## What to produce
Please write out the material below exactly as given.

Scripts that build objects

——————

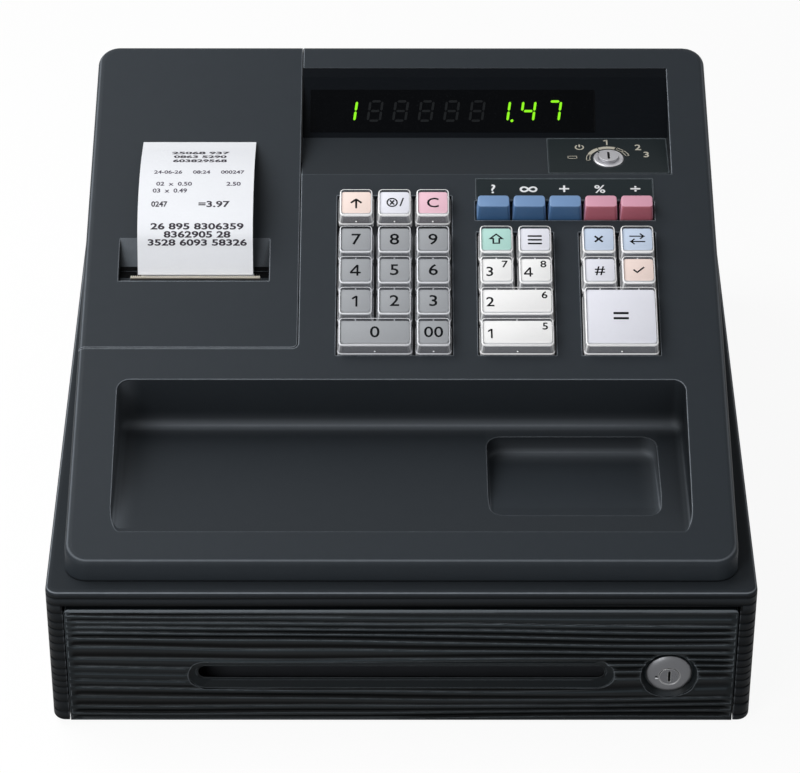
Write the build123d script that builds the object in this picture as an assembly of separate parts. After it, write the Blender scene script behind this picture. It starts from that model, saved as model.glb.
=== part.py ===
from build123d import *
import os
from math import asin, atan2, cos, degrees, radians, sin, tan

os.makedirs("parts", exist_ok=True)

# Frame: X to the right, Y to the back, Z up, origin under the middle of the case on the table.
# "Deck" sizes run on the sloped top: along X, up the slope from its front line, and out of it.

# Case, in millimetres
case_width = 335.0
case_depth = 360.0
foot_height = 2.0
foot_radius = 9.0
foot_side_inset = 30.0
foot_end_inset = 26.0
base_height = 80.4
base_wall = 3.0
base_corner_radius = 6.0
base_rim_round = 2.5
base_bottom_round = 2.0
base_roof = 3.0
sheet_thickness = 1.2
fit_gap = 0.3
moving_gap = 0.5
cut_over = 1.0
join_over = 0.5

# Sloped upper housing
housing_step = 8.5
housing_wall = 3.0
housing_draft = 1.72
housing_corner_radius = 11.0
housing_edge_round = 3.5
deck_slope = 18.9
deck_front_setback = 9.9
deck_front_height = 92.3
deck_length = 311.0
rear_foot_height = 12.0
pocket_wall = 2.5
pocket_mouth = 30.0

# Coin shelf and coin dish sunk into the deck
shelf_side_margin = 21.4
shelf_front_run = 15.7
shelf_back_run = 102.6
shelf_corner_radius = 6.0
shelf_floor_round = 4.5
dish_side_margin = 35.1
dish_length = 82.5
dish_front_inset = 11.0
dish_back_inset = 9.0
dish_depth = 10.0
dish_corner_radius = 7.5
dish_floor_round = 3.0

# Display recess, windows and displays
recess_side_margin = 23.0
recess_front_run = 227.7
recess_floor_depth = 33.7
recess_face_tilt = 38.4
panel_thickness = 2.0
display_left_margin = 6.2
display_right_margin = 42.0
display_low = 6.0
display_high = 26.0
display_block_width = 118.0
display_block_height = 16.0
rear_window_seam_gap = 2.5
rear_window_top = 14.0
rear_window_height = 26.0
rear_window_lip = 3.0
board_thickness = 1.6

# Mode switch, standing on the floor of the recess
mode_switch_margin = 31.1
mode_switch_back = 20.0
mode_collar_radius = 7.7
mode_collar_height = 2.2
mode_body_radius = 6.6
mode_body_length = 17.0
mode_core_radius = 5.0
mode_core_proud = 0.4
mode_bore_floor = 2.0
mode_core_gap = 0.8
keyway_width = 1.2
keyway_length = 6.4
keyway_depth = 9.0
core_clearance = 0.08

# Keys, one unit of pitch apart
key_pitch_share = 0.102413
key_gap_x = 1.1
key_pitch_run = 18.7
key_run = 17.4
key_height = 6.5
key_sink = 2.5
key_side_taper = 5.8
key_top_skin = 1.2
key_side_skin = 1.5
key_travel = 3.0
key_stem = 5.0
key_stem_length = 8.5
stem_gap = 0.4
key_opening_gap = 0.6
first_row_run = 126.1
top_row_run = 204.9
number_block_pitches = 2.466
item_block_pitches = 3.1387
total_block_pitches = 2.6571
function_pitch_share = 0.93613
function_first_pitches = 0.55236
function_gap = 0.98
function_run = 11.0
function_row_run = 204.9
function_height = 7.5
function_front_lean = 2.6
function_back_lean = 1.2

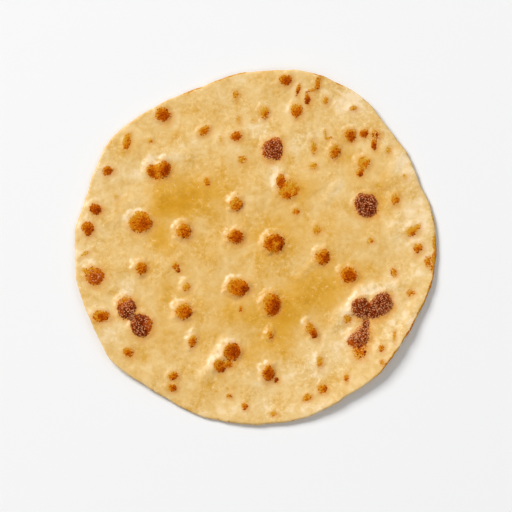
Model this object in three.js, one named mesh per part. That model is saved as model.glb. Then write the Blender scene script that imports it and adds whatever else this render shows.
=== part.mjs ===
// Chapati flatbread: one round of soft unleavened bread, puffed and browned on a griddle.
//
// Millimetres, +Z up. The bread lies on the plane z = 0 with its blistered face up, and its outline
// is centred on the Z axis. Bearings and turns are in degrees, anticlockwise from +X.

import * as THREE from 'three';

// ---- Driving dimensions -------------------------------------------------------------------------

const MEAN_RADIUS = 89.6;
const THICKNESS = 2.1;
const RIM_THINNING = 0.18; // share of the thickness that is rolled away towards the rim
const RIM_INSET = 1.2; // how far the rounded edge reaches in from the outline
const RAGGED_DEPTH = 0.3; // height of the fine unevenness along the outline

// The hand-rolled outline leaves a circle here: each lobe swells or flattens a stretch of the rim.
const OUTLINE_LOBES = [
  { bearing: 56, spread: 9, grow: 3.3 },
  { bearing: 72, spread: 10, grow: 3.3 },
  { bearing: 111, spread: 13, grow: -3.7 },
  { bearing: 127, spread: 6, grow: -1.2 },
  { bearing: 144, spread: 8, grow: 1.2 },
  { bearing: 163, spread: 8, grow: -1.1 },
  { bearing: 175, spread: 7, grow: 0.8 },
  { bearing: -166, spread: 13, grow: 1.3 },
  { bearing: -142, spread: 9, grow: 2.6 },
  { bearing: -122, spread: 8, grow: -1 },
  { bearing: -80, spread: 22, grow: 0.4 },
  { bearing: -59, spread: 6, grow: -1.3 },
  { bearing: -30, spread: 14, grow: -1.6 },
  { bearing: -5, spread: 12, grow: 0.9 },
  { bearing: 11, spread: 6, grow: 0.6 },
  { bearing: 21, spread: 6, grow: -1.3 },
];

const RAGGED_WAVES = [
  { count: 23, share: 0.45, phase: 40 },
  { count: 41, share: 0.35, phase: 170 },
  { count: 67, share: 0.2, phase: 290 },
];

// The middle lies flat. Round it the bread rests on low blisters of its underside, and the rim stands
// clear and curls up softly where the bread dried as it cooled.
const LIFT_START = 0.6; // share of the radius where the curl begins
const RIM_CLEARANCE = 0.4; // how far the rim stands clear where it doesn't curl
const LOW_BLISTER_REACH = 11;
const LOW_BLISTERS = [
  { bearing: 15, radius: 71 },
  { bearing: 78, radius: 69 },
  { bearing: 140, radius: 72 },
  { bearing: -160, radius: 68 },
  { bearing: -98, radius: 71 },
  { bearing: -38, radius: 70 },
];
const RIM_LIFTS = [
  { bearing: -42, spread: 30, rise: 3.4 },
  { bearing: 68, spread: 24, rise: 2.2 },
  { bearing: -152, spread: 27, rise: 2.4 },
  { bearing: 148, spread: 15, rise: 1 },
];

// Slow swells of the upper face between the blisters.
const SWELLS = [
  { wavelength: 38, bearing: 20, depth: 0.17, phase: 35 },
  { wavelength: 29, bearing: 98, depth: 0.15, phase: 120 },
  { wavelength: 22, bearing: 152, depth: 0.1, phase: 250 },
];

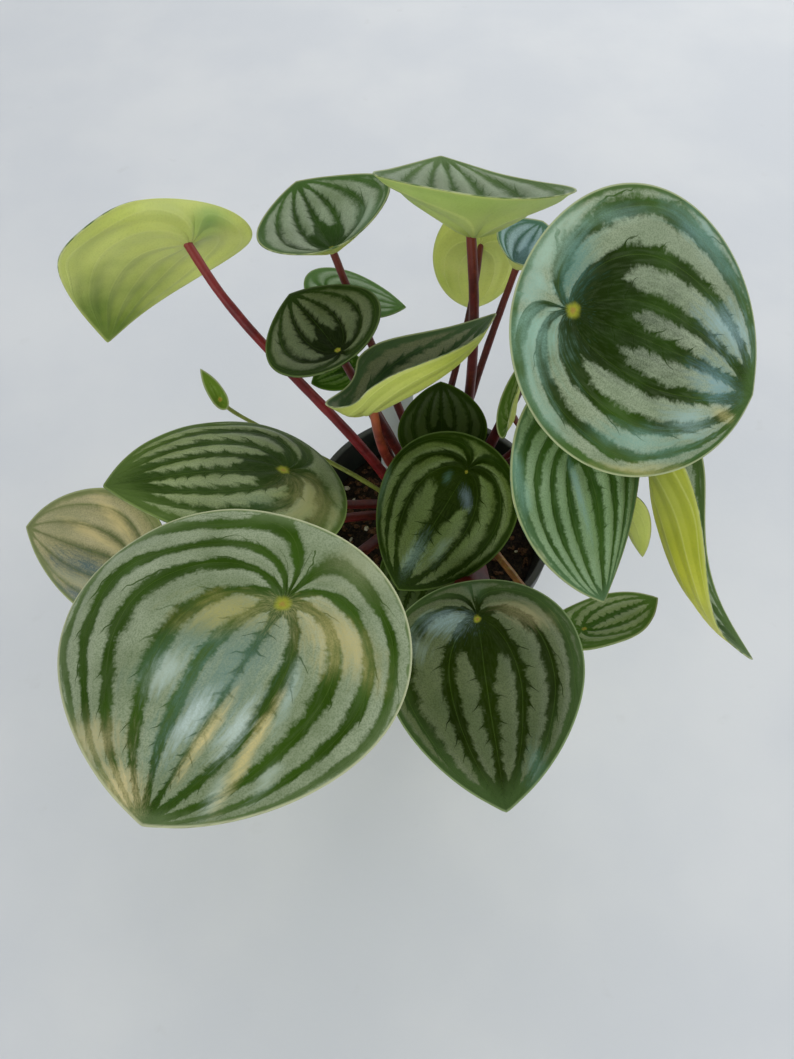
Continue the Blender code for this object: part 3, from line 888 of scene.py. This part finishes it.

——————

## Solution for this task
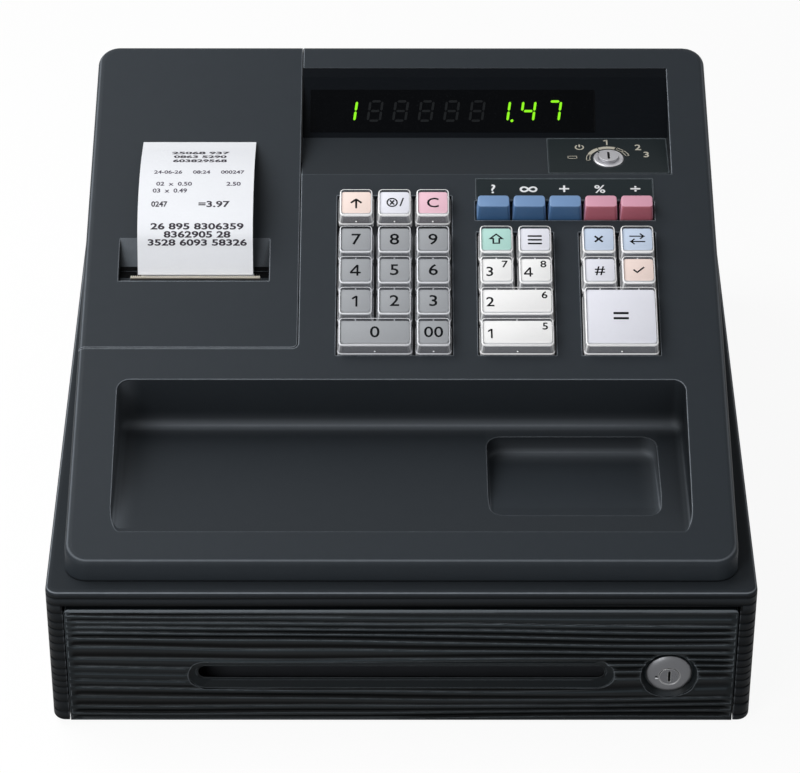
Write the build123d script that builds the object in this picture as an assembly of separate parts. After it, write the Blender scene script behind this picture. It starts from that model, saved as model.glb.
=== part.py ===
from build123d import *
import os
from math import asin, atan2, cos, degrees, radians, sin, tan

os.makedirs("parts", exist_ok=True)

# Frame: X to the right, Y to the back, Z up, origin under the middle of the case on the table.
# "Deck" sizes run on the sloped top: along X, up the slope from its front line, and out of it.

# Case, in millimetres
case_width = 335.0
case_depth = 360.0
foot_height = 2.0
foot_radius = 9.0
foot_side_inset = 30.0
foot_end_inset = 26.0
base_height = 80.4
base_wall = 3.0
base_corner_radius = 6.0
base_rim_round = 2.5
base_bottom_round = 2.0
base_roof = 3.0
sheet_thickness = 1.2
fit_gap = 0.3
moving_gap = 0.5
cut_over = 1.0
join_over = 0.5

# Sloped upper housing
housing_step = 8.5
housing_wall = 3.0
housing_draft = 1.72
housing_corner_radius = 11.0
housing_edge_round = 3.5
deck_slope = 18.9
deck_front_setback = 9.9
deck_front_height = 92.3
deck_length = 311.0
rear_foot_height = 12.0
pocket_wall = 2.5
pocket_mouth = 30.0

# Coin shelf and coin dish sunk into the deck
shelf_side_margin = 21.4
shelf_front_run = 15.7
shelf_back_run = 102.6
shelf_corner_radius = 6.0
shelf_floor_round = 4.5
dish_side_margin = 35.1
dish_length = 82.5
dish_front_inset = 11.0
dish_back_inset = 9.0
dish_depth = 10.0
dish_corner_radius = 7.5
dish_floor_round = 3.0

# Display recess, windows and displays
recess_side_margin = 23.0
recess_front_run = 227.7
recess_floor_depth = 33.7
recess_face_tilt = 38.4
panel_thickness = 2.0
display_left_margin = 6.2
display_right_margin = 42.0
display_low = 6.0
display_high = 26.0
display_block_width = 118.0
display_block_height = 16.0
rear_window_seam_gap = 2.5
rear_window_top = 14.0
rear_window_height = 26.0
rear_window_lip = 3.0
board_thickness = 1.6

# Mode switch, standing on the floor of the recess
mode_switch_margin = 31.1
mode_switch_back = 20.0
mode_collar_radius = 7.7
mode_collar_height = 2.2
mode_body_radius = 6.6
mode_body_length = 17.0
mode_core_radius = 5.0
mode_core_proud = 0.4
mode_bore_floor = 2.0
mode_core_gap = 0.8
keyway_width = 1.2
keyway_length = 6.4
keyway_depth = 9.0
core_clearance = 0.08

# Keys, one unit of pitch apart
key_pitch_share = 0.102413
key_gap_x = 1.1
key_pitch_run = 18.7
key_run = 17.4
key_height = 6.5
key_sink = 2.5
key_side_taper = 5.8
key_top_skin = 1.2
key_side_skin = 1.5
key_travel = 3.0
key_stem = 5.0
key_stem_length = 8.5
stem_gap = 0.4
key_opening_gap = 0.6
first_row_run = 126.1
top_row_run = 204.9
number_block_pitches = 2.466
item_block_pitches = 3.1387
total_block_pitches = 2.6571
function_pitch_share = 0.93613
function_first_pitches = 0.55236
function_gap = 0.98
function_run = 11.0
function_row_run = 204.9
function_height = 7.5
function_front_lean = 2.6
function_back_lean = 1.2

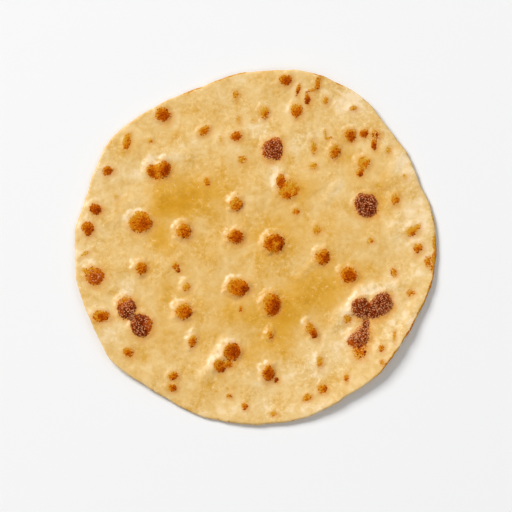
Model this object in three.js, one named mesh per part. That model is saved as model.glb. Then write the Blender scene script that imports it and adds whatever else this render shows.
=== part.mjs ===
// Chapati flatbread: one round of soft unleavened bread, puffed and browned on a griddle.
//
// Millimetres, +Z up. The bread lies on the plane z = 0 with its blistered face up, and its outline
// is centred on the Z axis. Bearings and turns are in degrees, anticlockwise from +X.

import * as THREE from 'three';

// ---- Driving dimensions -------------------------------------------------------------------------

const MEAN_RADIUS = 89.6;
const THICKNESS = 2.1;
const RIM_THINNING = 0.18; // share of the thickness that is rolled away towards the rim
const RIM_INSET = 1.2; // how far the rounded edge reaches in from the outline
const RAGGED_DEPTH = 0.3; // height of the fine unevenness along the outline

// The hand-rolled outline leaves a circle here: each lobe swells or flattens a stretch of the rim.
const OUTLINE_LOBES = [
  { bearing: 56, spread: 9, grow: 3.3 },
  { bearing: 72, spread: 10, grow: 3.3 },
  { bearing: 111, spread: 13, grow: -3.7 },
  { bearing: 127, spread: 6, grow: -1.2 },
  { bearing: 144, spread: 8, grow: 1.2 },
  { bearing: 163, spread: 8, grow: -1.1 },
  { bearing: 175, spread: 7, grow: 0.8 },
  { bearing: -166, spread: 13, grow: 1.3 },
  { bearing: -142, spread: 9, grow: 2.6 },
  { bearing: -122, spread: 8, grow: -1 },
  { bearing: -80, spread: 22, grow: 0.4 },
  { bearing: -59, spread: 6, grow: -1.3 },
  { bearing: -30, spread: 14, grow: -1.6 },
  { bearing: -5, spread: 12, grow: 0.9 },
  { bearing: 11, spread: 6, grow: 0.6 },
  { bearing: 21, spread: 6, grow: -1.3 },
];

const RAGGED_WAVES = [
  { count: 23, share: 0.45, phase: 40 },
  { count: 41, share: 0.35, phase: 170 },
  { count: 67, share: 0.2, phase: 290 },
];

// The middle lies flat. Round it the bread rests on low blisters of its underside, and the rim stands
// clear and curls up softly where the bread dried as it cooled.
const LIFT_START = 0.6; // share of the radius where the curl begins
const RIM_CLEARANCE = 0.4; // how far the rim stands clear where it doesn't curl
const LOW_BLISTER_REACH = 11;
const LOW_BLISTERS = [
  { bearing: 15, radius: 71 },
  { bearing: 78, radius: 69 },
  { bearing: 140, radius: 72 },
  { bearing: -160, radius: 68 },
  { bearing: -98, radius: 71 },
  { bearing: -38, radius: 70 },
];
const RIM_LIFTS = [
  { bearing: -42, spread: 30, rise: 3.4 },
  { bearing: 68, spread: 24, rise: 2.2 },
  { bearing: -152, spread: 27, rise: 2.4 },
  { bearing: 148, spread: 15, rise: 1 },
];

// Slow swells of the upper face between the blisters.
const SWELLS = [
  { wavelength: 38, bearing: 20, depth: 0.17, phase: 35 },
  { wavelength: 29, bearing: 98, depth: 0.15, phase: 120 },
  { wavelength: 22, bearing: 152, depth: 0.1, phase: 250 },
];

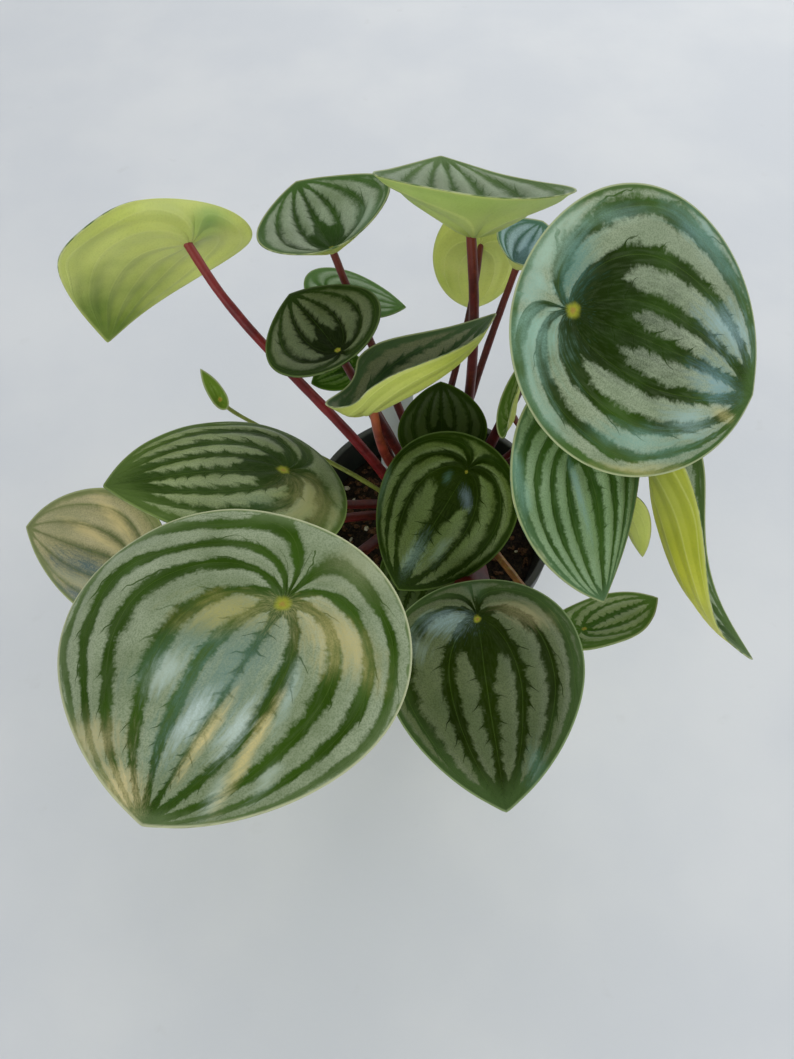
Continue the Blender code for this object: part 3, from line 888 of scene.py. This part finishes it.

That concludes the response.